The full protocol is available here.

1. Sequence Alignment

In order to assign landmarks which are comparable across ribosome specimens, I consider only the residues which are mostly conserved across our dataset of approximately 400 eukaryotes. To do so, I run Multiple Sequence Alignment (MSA) using MAFFT⁴ on the dataset for each of the chosen four polymer types and select residues from the MSA which are at least 90% conserved across samples.

A visualization of a subsection of the MSA showing a highly conserved region of uL4.

Selecting the most conserved residue at each position in the alignment:

# Given an MSA column, return the most common element if it is at least as frequent as threshold
def find_conserved(column, threshold):
    counter = Counter(column)
    mode = counter.most_common(1)[0]
    
    if (mode[0] != '-' and mode[1] / len(column) >= threshold):
        return mode[0]
    
    return None

2. Locating Residues

To locate the conserved residues, I first map the chosen loci from the MSA back to the corresponding loci in the original sequences:

import Bio
from Bio.Seq import Seq

def map_to_original(sequence: Seq, position: int) -> int:
  '''
  Map conserved residue position to orignal sequence positions.
  'sequence' is the aligned sequence from MSA.
  '''
  # Initialize pointer to position in original sequence
  ungapped_position = 0
    
  # Iterate through each position in the aligned sequence
  for i, residue in enumerate(sequence):
      # Ignore any gaps '-'
      if residue != "-":
          # If we have arrived at the aligned position, return pointer to position in original sequence
          if i == position:
              return ungapped_position
          # Every time we pass a 'non-gap' before arriving at position, we increase pointer by 1
          ungapped_position += 1

    # Return None if the position is at a gap     
  return None

Then using PyMol⁵, retrieve the atomic coordinates of the residue from the CIF file.

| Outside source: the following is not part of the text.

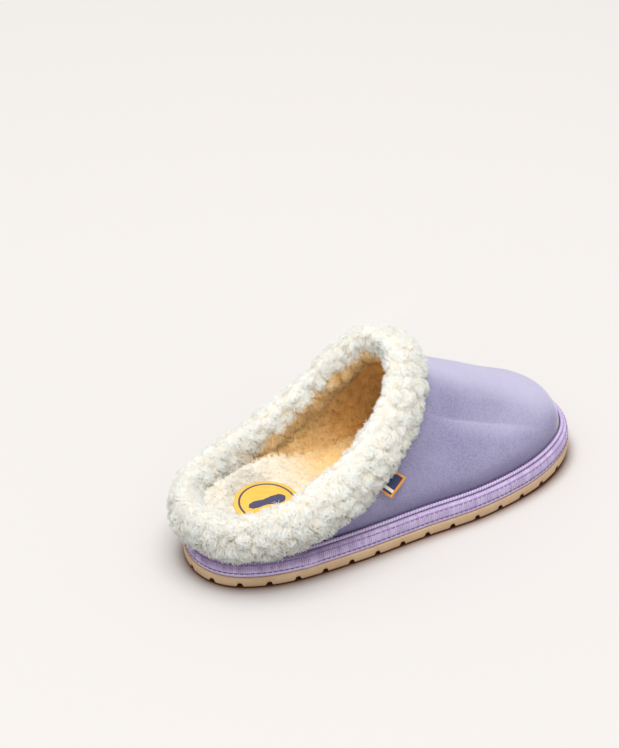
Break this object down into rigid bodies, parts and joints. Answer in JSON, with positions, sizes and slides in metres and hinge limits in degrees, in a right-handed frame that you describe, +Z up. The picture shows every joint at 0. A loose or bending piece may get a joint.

To obtain a single landmark per residue, I take the mean of the atomic coordinates for each residue as the landmark.

Below is example code for retrieving the atomic coordinates of W66 on 4UG0 uL4:

from pymol import cmd
import numpy as np
from Bio.SeqUtils import seq3

# Specify the residue to locate
parent = '4UG0'
chain = 'LC'
residue = 'W'
position = 66

if f'{parent}_{chain}' not in cmd.get_names():
  cmd.load(f'data/{parent}.cif', object=f'{parent}_{chain}')
  cmd.remove(f'not chain {chain}')
    
select = f"resi {position + 1}"
    
atom_coords = []
cmd.iterate_state(1, select, 'atom_coords.append((chain, resn, x, y, z))', space={'atom_coords': atom_coords})
    
if (len(atom_coords) != 0 and atom_coords[0][1] == seq3(residue).upper()): 
    
  vec = np.zeros(3)
  for coord in atom_coords:
    tmp_arr = np.array([coord[2], coord[3], coord[4]])
    vec += tmp_arr

  vec = vec / len(atom_coords)
  vec = vec.astype(np.int32)
        
  print(f"Coordinates: x: {vec[0]}, y: {vec[1]}, z: {vec[2]}")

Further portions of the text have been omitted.